[BEGIN Data extract]

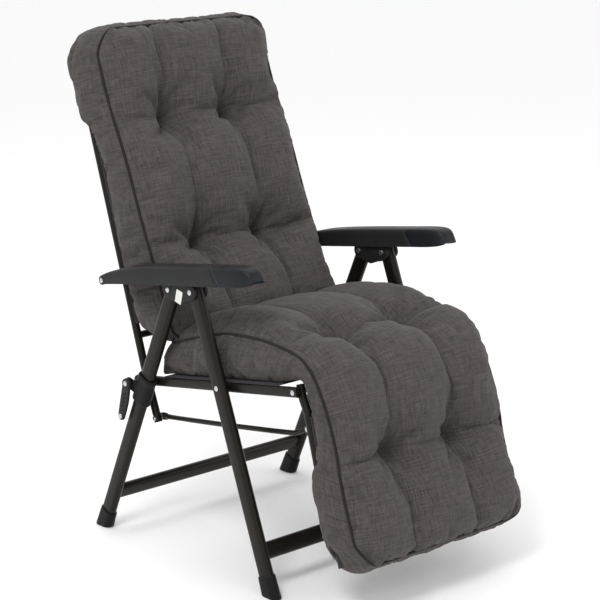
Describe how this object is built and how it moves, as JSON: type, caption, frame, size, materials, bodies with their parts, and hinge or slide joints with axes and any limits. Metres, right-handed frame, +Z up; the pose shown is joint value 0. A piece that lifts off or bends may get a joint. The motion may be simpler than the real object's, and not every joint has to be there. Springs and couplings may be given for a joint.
{
  "type": "folding recliner chair",
  "caption": "Folding reclining garden chair with a tubular frame, padded quilted seat, back and footrest, and armrests.",
  "frame": {"origin": "centre of the footprint of the opened chair, on the floor", "axes": "+Z up, +X to the sitter's left, -Y the way the sitter faces"},
  "size_m": [0.6234, 0.9371, 1.1235],
  "materials": {
    "bronze_tube": "satin",
    "arm_plastic": "satin",
    "arm_end": "satin",
    "black_plastic": "matte",
    "lever_plastic": "matte",
    "bright_bolt": "gloss",
    "sling_fabric": "matte",
    "pad_fabric": "matte",
    "label_paper": "satin"
  },
  "bodies": {
    "rear_frame": {"rear_leg_left": "bronze_tube", "rear_leg_right": "bronze_tube", "rear_foot_left": "black_plastic", "rear_foot_right": "black_plastic", "hub_left": "arm_plastic", "hub_right": "arm_plastic", "hub_rear_bolt_left": "bright_bolt", "hub_rear_bolt_right": "bright_bolt", "hub_front_bolt_left": "bright_bolt", "hub_front_bolt_right": "bright_bolt", "rear_crossbar": "bronze_tube", "hub_label_right": "label_paper"},
    "front_frame": {"front_leg_left": "bronze_tube", "front_leg_right": "bronze_tube", "front_foot_left": "black_plastic", "front_foot_right": "black_plastic", "seat_pivot_bolt_left": "bright_bolt", "seat_pivot_bolt_right": "bright_bolt", "front_crossbar": "bronze_tube"},
    "slider": {"slider_left": "black_plastic", "slider_right": "black_plastic", "back_pivot_bolt_left": "bright_bolt", "back_pivot_bolt_right": "bright_bolt"},
    "lever_left_body": {"lever_left": "lever_plastic", "lever_rivet_left": "bright_bolt"},
    "lever_right_body": {"lever_right": "lever_plastic", "lever_rivet_right": "bright_bolt"},
    "seat_frame": {"seat_rail_left": "bronze_tube", "seat_rail_right": "bronze_tube", "knee_bolt_left": "bright_bolt", "knee_bolt_right": "bright_bolt", "seat_rear_tube": "bronze_tube", "seat_front_tube": "bronze_tube", "seat_sling": "sling_fabric", "seat_cushion": "pad_fabric"},
    "back_frame": {"back_tube_left": "bronze_tube", "back_tube_right": "bronze_tube", "arm_bolt_left": "bright_bolt", "arm_bolt_right": "bright_bolt", "link_rear_bolt_left": "bright_bolt", "link_rear_bolt_right": "bright_bolt", "back_top_bow": "bronze_tube", "back_lower_tube": "bronze_tube", "back_sling": "sling_fabric", "back_cushion": "pad_fabric"},
    "armrests": {"armrest_left": "arm_plastic", "armrest_right": "arm_plastic", "armrest_end_left": "arm_end", "armrest_end_right": "arm_end"},
    "footrest": {"footrest_tube_left": "bronze_tube", "footrest_tube_right": "bronze_tube", "link_front_bolt_left": "bright_bolt", "link_front_bolt_right": "bright_bolt", "footrest_end_tube": "bronze_tube", "footrest_sling": "sling_fabric", "footrest_cushion": "pad_fabric"},
    "links": {"link_rod_left": "bronze_tube", "link_rod_right": "bronze_tube"}
  },
  "joints": [
    {"name": "fold", "type": "slide", "parent": "rear_frame", "child": "slider", "axis": [0, 0.4042, -0.9147], "range_m": [0, 0.1675]},
    {"name": "front_fold", "type": "hinge", "parent": "rear_frame", "child": "front_frame", "pos_m": [0, -0.0127, 0.609], "axis": [1, 0, 0], "range_deg": [0, 40.36]},
    {"name": "seat_fold", "type": "hinge", "parent": "slider", "child": "seat_frame", "pos_m": [0, 0.2073, 0.365], "axis": [1, 0, 0], "range_deg": [-32.9, 0]},
    {"name": "recline", "type": "hinge", "parent": "seat_frame", "child": "back_frame", "pos_m": [0, 0.2073, 0.365], "axis": [-1, 0, 0], "range_deg": [-17.43, 35], "deforming": ["back_cushion", "footrest_cushion"]},
    {"name": "arm_level", "type": "hinge", "parent": "back_frame", "child": "armrests", "pos_m": [0, 0.2848, 0.583], "axis": [1, 0, 0], "range_deg": [-12.94, 25.78]},
    {"name": "footrest_lift", "type": "hinge", "parent": "seat_frame", "child": "footrest", "pos_m": [0, -0.2947, 0.448], "axis": [1, 0, 0], "range_deg": [-36.11, 18.08]},
    {"name": "link_swing", "type": "hinge", "parent": "back_frame", "child": "links", "pos_m": [0, 0.1773, 0.281], "axis": [1, 0, 0], "range_deg": [-18.31, 36.56]},
    {"name": "lever_left_pull", "type": "hinge", "parent": "slider", "child": "lever_left_body", "pos_m": [0.3012, 0.2073, 0.365], "axis": [1, 0, 0], "range_deg": [0, 28], "stiffness_Nm_per_rad": 0.6, "springref_deg": -6.88},
    {"name": "lever_right_pull", "type": "hinge", "parent": "slider", "child": "lever_right_body", "pos_m": [-0.3012, 0.2073, 0.365], "axis": [1, 0, 0], "range_deg": [0, 28], "stiffness_Nm_per_rad": 0.6, "springref_deg": -6.88}
  ],
  "couplings": [
    {"joint": "front_fold", "follows": "fold", "rad_per_m": 4.168},
    {"joint": "seat_fold", "follows": "fold", "rad_per_m": -3.394},
    {"joint": "arm_level", "follows": "recline", "ratio": 0.72802},
    {"joint": "footrest_lift", "follows": "recline", "ratio": -1.0218},
    {"joint": "link_swing", "follows": "recline", "ratio": 1.0348}
  ]
}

[END Data extract]

▶ [What is being asked]
Output every line above without altering anything.

▶ [Completed task]
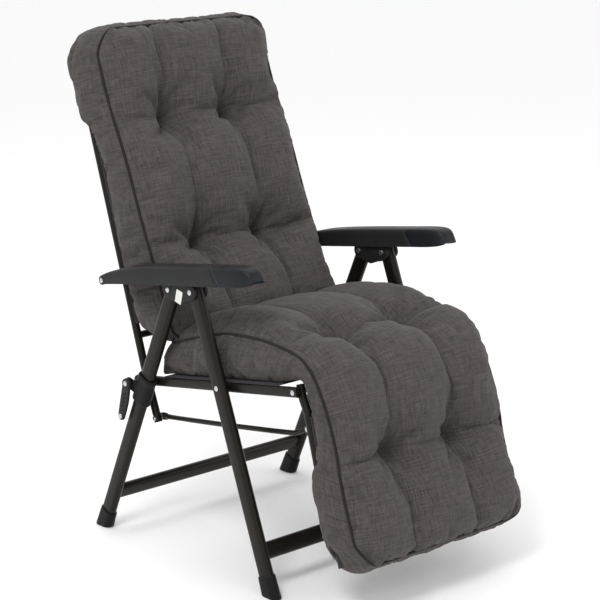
Describe how this object is built and how it moves, as JSON: type, caption, frame, size, materials, bodies with their parts, and hinge or slide joints with axes and any limits. Metres, right-handed frame, +Z up; the pose shown is joint value 0. A piece that lifts off or bends may get a joint. The motion may be simpler than the real object's, and not every joint has to be there. Springs and couplings may be given for a joint.
{
  "type": "folding recliner chair",
  "caption": "Folding reclining garden chair with a tubular frame, padded quilted seat, back and footrest, and armrests.",
  "frame": {"origin": "centre of the footprint of the opened chair, on the floor", "axes": "+Z up, +X to the sitter's left, -Y the way the sitter faces"},
  "size_m": [0.6234, 0.9371, 1.1235],
  "materials": {
    "bronze_tube": "satin",
    "arm_plastic": "satin",
    "arm_end": "satin",
    "black_plastic": "matte",
    "lever_plastic": "matte",
    "bright_bolt": "gloss",
    "sling_fabric": "matte",
    "pad_fabric": "matte",
    "label_paper": "satin"
  },
  "bodies": {
    "rear_frame": {"rear_leg_left": "bronze_tube", "rear_leg_right": "bronze_tube", "rear_foot_left": "black_plastic", "rear_foot_right": "black_plastic", "hub_left": "arm_plastic", "hub_right": "arm_plastic", "hub_rear_bolt_left": "bright_bolt", "hub_rear_bolt_right": "bright_bolt", "hub_front_bolt_left": "bright_bolt", "hub_front_bolt_right": "bright_bolt", "rear_crossbar": "bronze_tube", "hub_label_right": "label_paper"},
    "front_frame": {"front_leg_left": "bronze_tube", "front_leg_right": "bronze_tube", "front_foot_left": "black_plastic", "front_foot_right": "black_plastic", "seat_pivot_bolt_left": "bright_bolt", "seat_pivot_bolt_right": "bright_bolt", "front_crossbar": "bronze_tube"},
    "slider": {"slider_left": "black_plastic", "slider_right": "black_plastic", "back_pivot_bolt_left": "bright_bolt", "back_pivot_bolt_right": "bright_bolt"},
    "lever_left_body": {"lever_left": "lever_plastic", "lever_rivet_left": "bright_bolt"},
    "lever_right_body": {"lever_right": "lever_plastic", "lever_rivet_right": "bright_bolt"},
    "seat_frame": {"seat_rail_left": "bronze_tube", "seat_rail_right": "bronze_tube", "knee_bolt_left": "bright_bolt", "knee_bolt_right": "bright_bolt", "seat_rear_tube": "bronze_tube", "seat_front_tube": "bronze_tube", "seat_sling": "sling_fabric", "seat_cushion": "pad_fabric"},
    "back_frame": {"back_tube_left": "bronze_tube", "back_tube_right": "bronze_tube", "arm_bolt_left": "bright_bolt", "arm_bolt_right": "bright_bolt", "link_rear_bolt_left": "bright_bolt", "link_rear_bolt_right": "bright_bolt", "back_top_bow": "bronze_tube", "back_lower_tube": "bronze_tube", "back_sling": "sling_fabric", "back_cushion": "pad_fabric"},
    "armrests": {"armrest_left": "arm_plastic", "armrest_right": "arm_plastic", "armrest_end_left": "arm_end", "armrest_end_right": "arm_end"},
    "footrest": {"footrest_tube_left": "bronze_tube", "footrest_tube_right": "bronze_tube", "link_front_bolt_left": "bright_bolt", "link_front_bolt_right": "bright_bolt", "footrest_end_tube": "bronze_tube", "footrest_sling": "sling_fabric", "footrest_cushion": "pad_fabric"},
    "links": {"link_rod_left": "bronze_tube", "link_rod_right": "bronze_tube"}
  },
  "joints": [
    {"name": "fold", "type": "slide", "parent": "rear_frame", "child": "slider", "axis": [0, 0.4042, -0.9147], "range_m": [0, 0.1675]},
    {"name": "front_fold", "type": "hinge", "parent": "rear_frame", "child": "front_frame", "pos_m": [0, -0.0127, 0.609], "axis": [1, 0, 0], "range_deg": [0, 40.36]},
    {"name": "seat_fold", "type": "hinge", "parent": "slider", "child": "seat_frame", "pos_m": [0, 0.2073, 0.365], "axis": [1, 0, 0], "range_deg": [-32.9, 0]},
    {"name": "recline", "type": "hinge", "parent": "seat_frame", "child": "back_frame", "pos_m": [0, 0.2073, 0.365], "axis": [-1, 0, 0], "range_deg": [-17.43, 35], "deforming": ["back_cushion", "footrest_cushion"]},
    {"name": "arm_level", "type": "hinge", "parent": "back_frame", "child": "armrests", "pos_m": [0, 0.2848, 0.583], "axis": [1, 0, 0], "range_deg": [-12.94, 25.78]},
    {"name": "footrest_lift", "type": "hinge", "parent": "seat_frame", "child": "footrest", "pos_m": [0, -0.2947, 0.448], "axis": [1, 0, 0], "range_deg": [-36.11, 18.08]},
    {"name": "link_swing", "type": "hinge", "parent": "back_frame", "child": "links", "pos_m": [0, 0.1773, 0.281], "axis": [1, 0, 0], "range_deg": [-18.31, 36.56]},
    {"name": "lever_left_pull", "type": "hinge", "parent": "slider", "child": "lever_left_body", "pos_m": [0.3012, 0.2073, 0.365], "axis": [1, 0, 0], "range_deg": [0, 28], "stiffness_Nm_per_rad": 0.6, "springref_deg": -6.88},
    {"name": "lever_right_pull", "type": "hinge", "parent": "slider", "child": "lever_right_body", "pos_m": [-0.3012, 0.2073, 0.365], "axis": [1, 0, 0], "range_deg": [0, 28], "stiffness_Nm_per_rad": 0.6, "springref_deg": -6.88}
  ],
  "couplings": [
    {"joint": "front_fold", "follows": "fold", "rad_per_m": 4.168},
    {"joint": "seat_fold", "follows": "fold", "rad_per_m": -3.394},
    {"joint": "arm_level", "follows": "recline", "ratio": 0.72802},
    {"joint": "footrest_lift", "follows": "recline", "ratio": -1.0218},
    {"joint": "link_swing", "follows": "recline", "ratio": 1.0348}
  ]
}